Only the lines from the line with "Continue the build123d" through the line with "speckShare, 1, 0)" should be copied, exactly as they appear, with both ends kept.

==========

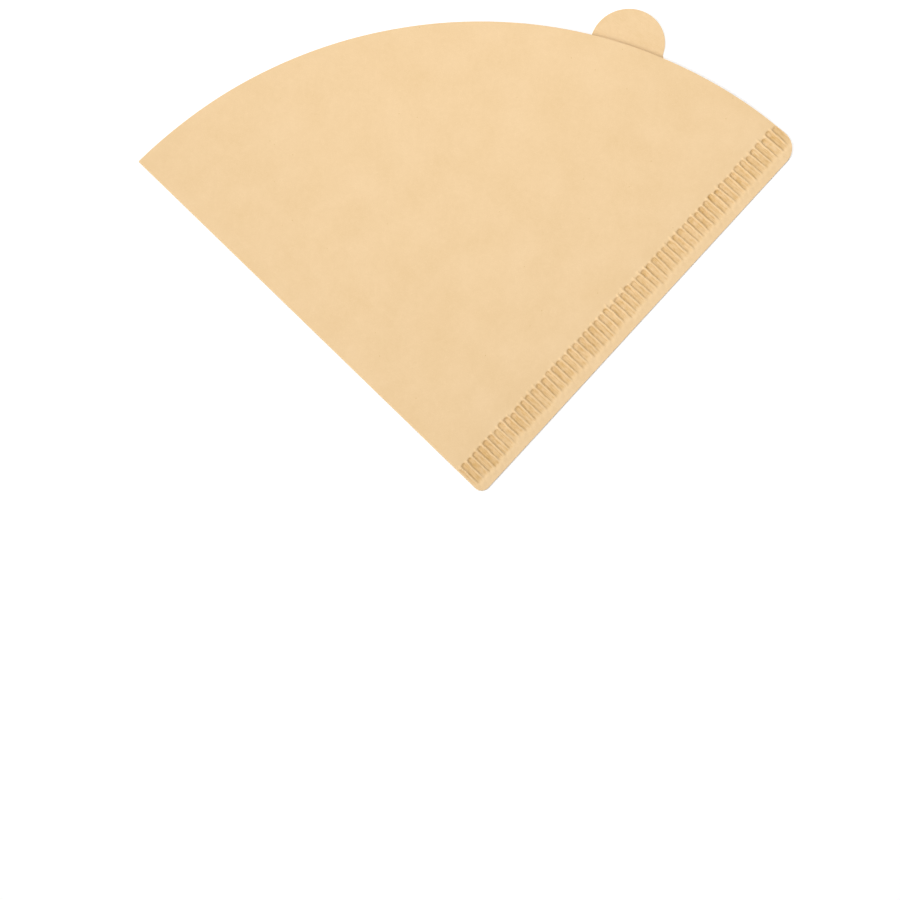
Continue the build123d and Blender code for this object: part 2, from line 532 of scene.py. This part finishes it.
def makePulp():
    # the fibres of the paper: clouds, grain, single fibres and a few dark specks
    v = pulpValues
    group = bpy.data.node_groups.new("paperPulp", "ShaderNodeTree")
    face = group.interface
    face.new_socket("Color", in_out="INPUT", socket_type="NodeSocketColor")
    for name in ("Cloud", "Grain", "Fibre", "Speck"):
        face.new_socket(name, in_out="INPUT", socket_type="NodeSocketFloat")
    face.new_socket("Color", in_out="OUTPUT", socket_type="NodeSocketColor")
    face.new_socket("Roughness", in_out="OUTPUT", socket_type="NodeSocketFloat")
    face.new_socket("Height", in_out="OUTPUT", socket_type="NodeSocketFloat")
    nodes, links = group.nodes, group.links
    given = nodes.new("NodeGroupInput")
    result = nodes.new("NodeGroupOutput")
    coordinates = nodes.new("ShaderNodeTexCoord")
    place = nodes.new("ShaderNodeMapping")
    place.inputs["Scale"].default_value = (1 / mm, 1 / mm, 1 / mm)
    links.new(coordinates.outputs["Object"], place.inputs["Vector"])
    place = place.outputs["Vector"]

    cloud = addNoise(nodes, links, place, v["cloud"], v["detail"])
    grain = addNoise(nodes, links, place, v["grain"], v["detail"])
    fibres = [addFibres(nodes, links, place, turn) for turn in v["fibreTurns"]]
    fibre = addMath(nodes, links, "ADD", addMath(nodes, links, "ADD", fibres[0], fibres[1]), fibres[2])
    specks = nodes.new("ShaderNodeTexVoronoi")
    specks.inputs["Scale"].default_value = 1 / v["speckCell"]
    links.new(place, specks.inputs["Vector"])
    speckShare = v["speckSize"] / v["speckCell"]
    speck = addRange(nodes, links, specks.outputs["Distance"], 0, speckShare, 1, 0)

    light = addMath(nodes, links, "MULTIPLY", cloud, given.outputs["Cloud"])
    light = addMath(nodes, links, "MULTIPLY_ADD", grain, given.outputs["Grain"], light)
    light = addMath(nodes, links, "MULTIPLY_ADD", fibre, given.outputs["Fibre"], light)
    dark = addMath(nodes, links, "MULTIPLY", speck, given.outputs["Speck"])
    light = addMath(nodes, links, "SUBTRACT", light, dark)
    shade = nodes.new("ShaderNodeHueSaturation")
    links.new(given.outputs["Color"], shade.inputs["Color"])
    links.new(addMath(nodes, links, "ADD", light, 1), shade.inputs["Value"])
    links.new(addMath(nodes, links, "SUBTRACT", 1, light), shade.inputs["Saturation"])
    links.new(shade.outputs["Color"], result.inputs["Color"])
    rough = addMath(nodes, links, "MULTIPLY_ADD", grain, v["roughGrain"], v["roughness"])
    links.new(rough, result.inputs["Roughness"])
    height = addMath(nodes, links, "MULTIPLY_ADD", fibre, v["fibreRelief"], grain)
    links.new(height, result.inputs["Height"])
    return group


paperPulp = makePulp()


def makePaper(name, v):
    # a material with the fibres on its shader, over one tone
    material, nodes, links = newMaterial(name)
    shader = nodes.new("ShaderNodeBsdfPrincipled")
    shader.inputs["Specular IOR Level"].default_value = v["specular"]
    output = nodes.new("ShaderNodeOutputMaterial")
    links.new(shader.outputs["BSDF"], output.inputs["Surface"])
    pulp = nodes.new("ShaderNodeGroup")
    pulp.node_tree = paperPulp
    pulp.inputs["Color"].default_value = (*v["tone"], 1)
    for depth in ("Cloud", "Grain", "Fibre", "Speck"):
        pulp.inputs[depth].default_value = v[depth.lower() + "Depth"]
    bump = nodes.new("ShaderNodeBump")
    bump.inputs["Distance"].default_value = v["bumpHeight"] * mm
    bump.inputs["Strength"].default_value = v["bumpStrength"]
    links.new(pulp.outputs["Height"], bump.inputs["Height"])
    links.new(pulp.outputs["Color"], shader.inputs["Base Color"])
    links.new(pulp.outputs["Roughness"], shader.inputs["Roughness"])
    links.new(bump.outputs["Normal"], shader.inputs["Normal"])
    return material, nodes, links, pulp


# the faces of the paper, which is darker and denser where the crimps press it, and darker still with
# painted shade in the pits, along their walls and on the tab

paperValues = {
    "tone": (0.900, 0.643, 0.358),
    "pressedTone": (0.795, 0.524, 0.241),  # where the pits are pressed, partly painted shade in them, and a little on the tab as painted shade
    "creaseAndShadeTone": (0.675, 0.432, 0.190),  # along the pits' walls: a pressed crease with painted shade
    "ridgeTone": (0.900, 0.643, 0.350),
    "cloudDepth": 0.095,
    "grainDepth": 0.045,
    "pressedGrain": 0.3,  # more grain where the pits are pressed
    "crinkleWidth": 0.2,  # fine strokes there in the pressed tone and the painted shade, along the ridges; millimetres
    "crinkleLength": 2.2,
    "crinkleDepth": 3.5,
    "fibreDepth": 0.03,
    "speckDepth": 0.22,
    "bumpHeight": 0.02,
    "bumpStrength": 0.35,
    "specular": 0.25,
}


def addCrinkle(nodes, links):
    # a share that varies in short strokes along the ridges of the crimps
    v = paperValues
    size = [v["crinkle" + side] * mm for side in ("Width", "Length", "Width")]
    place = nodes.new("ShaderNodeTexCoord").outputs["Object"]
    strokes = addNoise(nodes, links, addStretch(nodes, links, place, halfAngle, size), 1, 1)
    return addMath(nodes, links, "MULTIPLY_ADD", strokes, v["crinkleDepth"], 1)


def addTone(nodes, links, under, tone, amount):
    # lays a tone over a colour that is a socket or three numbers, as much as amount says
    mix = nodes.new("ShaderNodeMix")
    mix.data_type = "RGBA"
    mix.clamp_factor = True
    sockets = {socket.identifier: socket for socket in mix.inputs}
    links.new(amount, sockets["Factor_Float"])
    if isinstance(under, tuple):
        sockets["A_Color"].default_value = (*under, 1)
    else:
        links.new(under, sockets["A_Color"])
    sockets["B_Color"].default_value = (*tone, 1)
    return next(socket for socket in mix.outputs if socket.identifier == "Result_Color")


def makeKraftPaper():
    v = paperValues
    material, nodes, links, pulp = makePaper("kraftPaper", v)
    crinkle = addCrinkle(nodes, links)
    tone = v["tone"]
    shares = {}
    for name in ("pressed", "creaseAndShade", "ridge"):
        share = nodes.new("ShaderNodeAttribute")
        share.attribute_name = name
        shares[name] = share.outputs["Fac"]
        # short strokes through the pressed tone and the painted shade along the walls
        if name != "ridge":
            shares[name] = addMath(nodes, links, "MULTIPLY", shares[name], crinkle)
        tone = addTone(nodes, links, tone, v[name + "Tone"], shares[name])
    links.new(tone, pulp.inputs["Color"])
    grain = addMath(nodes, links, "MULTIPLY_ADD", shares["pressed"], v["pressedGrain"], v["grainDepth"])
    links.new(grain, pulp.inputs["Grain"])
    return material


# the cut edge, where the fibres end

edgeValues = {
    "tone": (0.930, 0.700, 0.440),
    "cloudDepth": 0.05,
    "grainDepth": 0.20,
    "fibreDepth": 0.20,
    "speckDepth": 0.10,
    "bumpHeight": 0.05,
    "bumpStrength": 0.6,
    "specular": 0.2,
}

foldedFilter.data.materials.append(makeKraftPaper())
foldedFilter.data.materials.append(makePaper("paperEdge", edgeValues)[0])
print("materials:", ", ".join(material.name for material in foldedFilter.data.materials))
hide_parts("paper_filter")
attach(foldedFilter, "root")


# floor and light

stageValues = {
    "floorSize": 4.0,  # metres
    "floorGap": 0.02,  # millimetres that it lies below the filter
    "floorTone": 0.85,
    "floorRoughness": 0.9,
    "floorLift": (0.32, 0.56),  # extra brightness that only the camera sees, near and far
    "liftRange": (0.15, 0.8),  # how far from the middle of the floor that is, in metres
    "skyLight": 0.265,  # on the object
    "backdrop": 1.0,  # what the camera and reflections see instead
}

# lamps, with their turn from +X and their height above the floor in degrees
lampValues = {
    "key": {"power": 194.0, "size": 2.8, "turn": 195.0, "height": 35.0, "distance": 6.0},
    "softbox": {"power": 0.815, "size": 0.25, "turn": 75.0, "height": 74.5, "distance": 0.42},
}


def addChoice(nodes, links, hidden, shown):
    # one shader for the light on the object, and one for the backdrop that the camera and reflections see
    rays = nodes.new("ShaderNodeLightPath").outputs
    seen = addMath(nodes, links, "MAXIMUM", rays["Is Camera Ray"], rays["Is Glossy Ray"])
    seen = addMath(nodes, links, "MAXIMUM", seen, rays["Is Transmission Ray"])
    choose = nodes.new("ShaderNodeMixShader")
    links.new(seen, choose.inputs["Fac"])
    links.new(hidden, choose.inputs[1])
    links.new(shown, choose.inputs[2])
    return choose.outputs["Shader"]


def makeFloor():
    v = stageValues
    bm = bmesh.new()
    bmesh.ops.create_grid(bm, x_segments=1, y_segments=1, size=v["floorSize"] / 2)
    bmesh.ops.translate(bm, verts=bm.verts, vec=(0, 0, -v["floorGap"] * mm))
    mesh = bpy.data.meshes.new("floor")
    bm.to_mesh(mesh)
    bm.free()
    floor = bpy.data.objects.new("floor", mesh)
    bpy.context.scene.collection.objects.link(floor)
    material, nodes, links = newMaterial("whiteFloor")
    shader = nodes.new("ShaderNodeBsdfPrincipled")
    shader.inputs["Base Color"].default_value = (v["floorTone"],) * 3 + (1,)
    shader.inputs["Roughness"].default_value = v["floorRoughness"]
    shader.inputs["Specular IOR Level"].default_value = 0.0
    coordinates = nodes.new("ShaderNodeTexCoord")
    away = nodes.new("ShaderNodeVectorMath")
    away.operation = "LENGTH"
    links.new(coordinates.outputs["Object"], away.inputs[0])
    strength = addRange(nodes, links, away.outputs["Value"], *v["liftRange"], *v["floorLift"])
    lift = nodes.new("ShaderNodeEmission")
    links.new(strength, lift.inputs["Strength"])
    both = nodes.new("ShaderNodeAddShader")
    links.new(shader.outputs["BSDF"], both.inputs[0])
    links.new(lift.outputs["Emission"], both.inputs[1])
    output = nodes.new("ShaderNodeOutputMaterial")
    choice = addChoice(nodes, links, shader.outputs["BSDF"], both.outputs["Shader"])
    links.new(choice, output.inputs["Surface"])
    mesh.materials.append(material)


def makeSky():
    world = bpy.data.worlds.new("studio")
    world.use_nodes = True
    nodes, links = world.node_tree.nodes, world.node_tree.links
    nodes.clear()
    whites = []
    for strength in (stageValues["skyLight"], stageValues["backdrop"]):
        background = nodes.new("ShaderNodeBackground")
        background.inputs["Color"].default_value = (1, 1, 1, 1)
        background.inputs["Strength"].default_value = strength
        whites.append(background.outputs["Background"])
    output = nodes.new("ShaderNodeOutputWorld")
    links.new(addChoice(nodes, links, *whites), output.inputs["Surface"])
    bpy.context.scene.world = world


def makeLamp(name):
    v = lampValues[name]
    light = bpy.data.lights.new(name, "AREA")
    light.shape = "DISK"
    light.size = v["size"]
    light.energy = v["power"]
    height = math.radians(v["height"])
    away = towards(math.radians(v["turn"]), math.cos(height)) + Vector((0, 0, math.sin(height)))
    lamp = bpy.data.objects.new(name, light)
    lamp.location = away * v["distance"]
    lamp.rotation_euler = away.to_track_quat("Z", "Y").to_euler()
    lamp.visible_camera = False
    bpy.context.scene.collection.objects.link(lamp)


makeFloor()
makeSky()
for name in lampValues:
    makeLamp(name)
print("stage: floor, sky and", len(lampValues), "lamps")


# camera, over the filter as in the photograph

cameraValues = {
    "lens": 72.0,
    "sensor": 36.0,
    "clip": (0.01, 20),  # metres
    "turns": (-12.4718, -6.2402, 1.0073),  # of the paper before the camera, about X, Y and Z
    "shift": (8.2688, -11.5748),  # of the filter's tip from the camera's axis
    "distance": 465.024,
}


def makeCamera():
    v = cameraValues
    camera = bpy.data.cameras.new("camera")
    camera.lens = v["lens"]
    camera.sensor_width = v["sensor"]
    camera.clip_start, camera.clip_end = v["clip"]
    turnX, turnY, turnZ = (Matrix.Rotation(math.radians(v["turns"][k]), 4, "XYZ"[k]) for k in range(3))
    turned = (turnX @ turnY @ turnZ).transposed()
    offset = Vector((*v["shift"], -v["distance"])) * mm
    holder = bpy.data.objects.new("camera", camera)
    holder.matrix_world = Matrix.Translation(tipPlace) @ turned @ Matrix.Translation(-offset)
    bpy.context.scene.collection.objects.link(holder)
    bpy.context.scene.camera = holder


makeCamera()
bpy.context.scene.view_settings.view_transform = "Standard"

==========

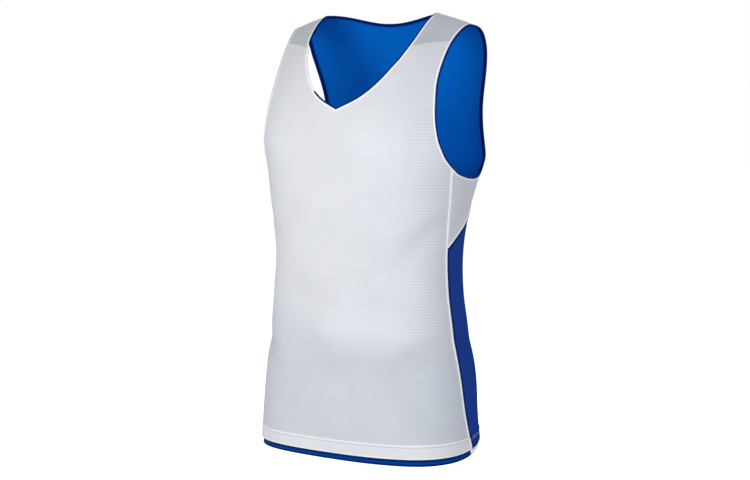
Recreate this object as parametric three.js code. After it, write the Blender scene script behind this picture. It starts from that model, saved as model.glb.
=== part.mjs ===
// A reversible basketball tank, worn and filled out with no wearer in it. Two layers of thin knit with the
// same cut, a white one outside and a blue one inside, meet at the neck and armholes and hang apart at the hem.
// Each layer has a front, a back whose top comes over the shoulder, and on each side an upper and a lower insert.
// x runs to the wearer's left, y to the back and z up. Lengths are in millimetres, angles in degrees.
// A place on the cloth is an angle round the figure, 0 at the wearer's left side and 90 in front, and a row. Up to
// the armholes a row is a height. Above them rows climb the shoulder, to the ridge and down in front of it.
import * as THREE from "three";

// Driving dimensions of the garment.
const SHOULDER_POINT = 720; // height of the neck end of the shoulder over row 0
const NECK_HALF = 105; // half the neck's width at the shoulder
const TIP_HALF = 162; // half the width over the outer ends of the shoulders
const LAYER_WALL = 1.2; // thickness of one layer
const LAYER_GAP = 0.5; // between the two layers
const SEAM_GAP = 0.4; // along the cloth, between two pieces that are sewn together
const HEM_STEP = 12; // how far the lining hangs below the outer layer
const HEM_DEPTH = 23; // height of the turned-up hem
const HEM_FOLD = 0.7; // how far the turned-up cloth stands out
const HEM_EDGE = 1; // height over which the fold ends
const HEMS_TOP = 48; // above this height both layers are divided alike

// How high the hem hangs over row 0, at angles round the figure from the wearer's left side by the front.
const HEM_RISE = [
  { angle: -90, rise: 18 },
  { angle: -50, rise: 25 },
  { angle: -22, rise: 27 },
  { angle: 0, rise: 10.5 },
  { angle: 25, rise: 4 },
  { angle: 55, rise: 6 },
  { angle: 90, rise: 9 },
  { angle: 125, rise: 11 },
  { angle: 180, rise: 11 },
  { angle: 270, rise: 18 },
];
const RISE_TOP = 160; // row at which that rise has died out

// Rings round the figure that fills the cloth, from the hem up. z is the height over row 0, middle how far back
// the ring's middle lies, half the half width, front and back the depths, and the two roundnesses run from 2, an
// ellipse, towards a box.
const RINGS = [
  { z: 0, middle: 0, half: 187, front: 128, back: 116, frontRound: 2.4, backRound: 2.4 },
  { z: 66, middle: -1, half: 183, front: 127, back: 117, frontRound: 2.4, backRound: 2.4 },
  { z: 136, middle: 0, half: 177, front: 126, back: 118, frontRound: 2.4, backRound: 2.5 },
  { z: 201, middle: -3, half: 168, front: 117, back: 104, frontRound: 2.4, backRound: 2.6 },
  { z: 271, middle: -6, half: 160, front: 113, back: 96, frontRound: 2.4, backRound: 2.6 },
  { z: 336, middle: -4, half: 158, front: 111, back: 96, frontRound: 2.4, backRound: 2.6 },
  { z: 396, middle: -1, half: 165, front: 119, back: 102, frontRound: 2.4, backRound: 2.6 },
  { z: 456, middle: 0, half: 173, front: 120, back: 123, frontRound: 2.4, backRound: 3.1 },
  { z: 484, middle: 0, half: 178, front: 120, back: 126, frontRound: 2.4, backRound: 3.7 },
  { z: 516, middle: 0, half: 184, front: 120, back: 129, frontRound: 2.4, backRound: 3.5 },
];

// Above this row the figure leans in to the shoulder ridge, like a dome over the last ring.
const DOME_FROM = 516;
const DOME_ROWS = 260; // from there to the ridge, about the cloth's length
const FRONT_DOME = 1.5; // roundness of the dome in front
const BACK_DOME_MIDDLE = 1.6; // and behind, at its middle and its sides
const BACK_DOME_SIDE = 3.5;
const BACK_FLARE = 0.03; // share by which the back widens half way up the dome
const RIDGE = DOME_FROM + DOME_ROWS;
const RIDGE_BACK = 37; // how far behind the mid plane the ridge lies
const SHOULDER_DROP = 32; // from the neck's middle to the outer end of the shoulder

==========

**Exercise answer:**
Continue the build123d and Blender code for this object: part 2, from line 532 of scene.py. This part finishes it.
def makePulp():
    # the fibres of the paper: clouds, grain, single fibres and a few dark specks
    v = pulpValues
    group = bpy.data.node_groups.new("paperPulp", "ShaderNodeTree")
    face = group.interface
    face.new_socket("Color", in_out="INPUT", socket_type="NodeSocketColor")
    for name in ("Cloud", "Grain", "Fibre", "Speck"):
        face.new_socket(name, in_out="INPUT", socket_type="NodeSocketFloat")
    face.new_socket("Color", in_out="OUTPUT", socket_type="NodeSocketColor")
    face.new_socket("Roughness", in_out="OUTPUT", socket_type="NodeSocketFloat")
    face.new_socket("Height", in_out="OUTPUT", socket_type="NodeSocketFloat")
    nodes, links = group.nodes, group.links
    given = nodes.new("NodeGroupInput")
    result = nodes.new("NodeGroupOutput")
    coordinates = nodes.new("ShaderNodeTexCoord")
    place = nodes.new("ShaderNodeMapping")
    place.inputs["Scale"].default_value = (1 / mm, 1 / mm, 1 / mm)
    links.new(coordinates.outputs["Object"], place.inputs["Vector"])
    place = place.outputs["Vector"]

    cloud = addNoise(nodes, links, place, v["cloud"], v["detail"])
    grain = addNoise(nodes, links, place, v["grain"], v["detail"])
    fibres = [addFibres(nodes, links, place, turn) for turn in v["fibreTurns"]]
    fibre = addMath(nodes, links, "ADD", addMath(nodes, links, "ADD", fibres[0], fibres[1]), fibres[2])
    specks = nodes.new("ShaderNodeTexVoronoi")
    specks.inputs["Scale"].default_value = 1 / v["speckCell"]
    links.new(place, specks.inputs["Vector"])
    speckShare = v["speckSize"] / v["speckCell"]
    speck = addRange(nodes, links, specks.outputs["Distance"], 0, speckShare, 1, 0)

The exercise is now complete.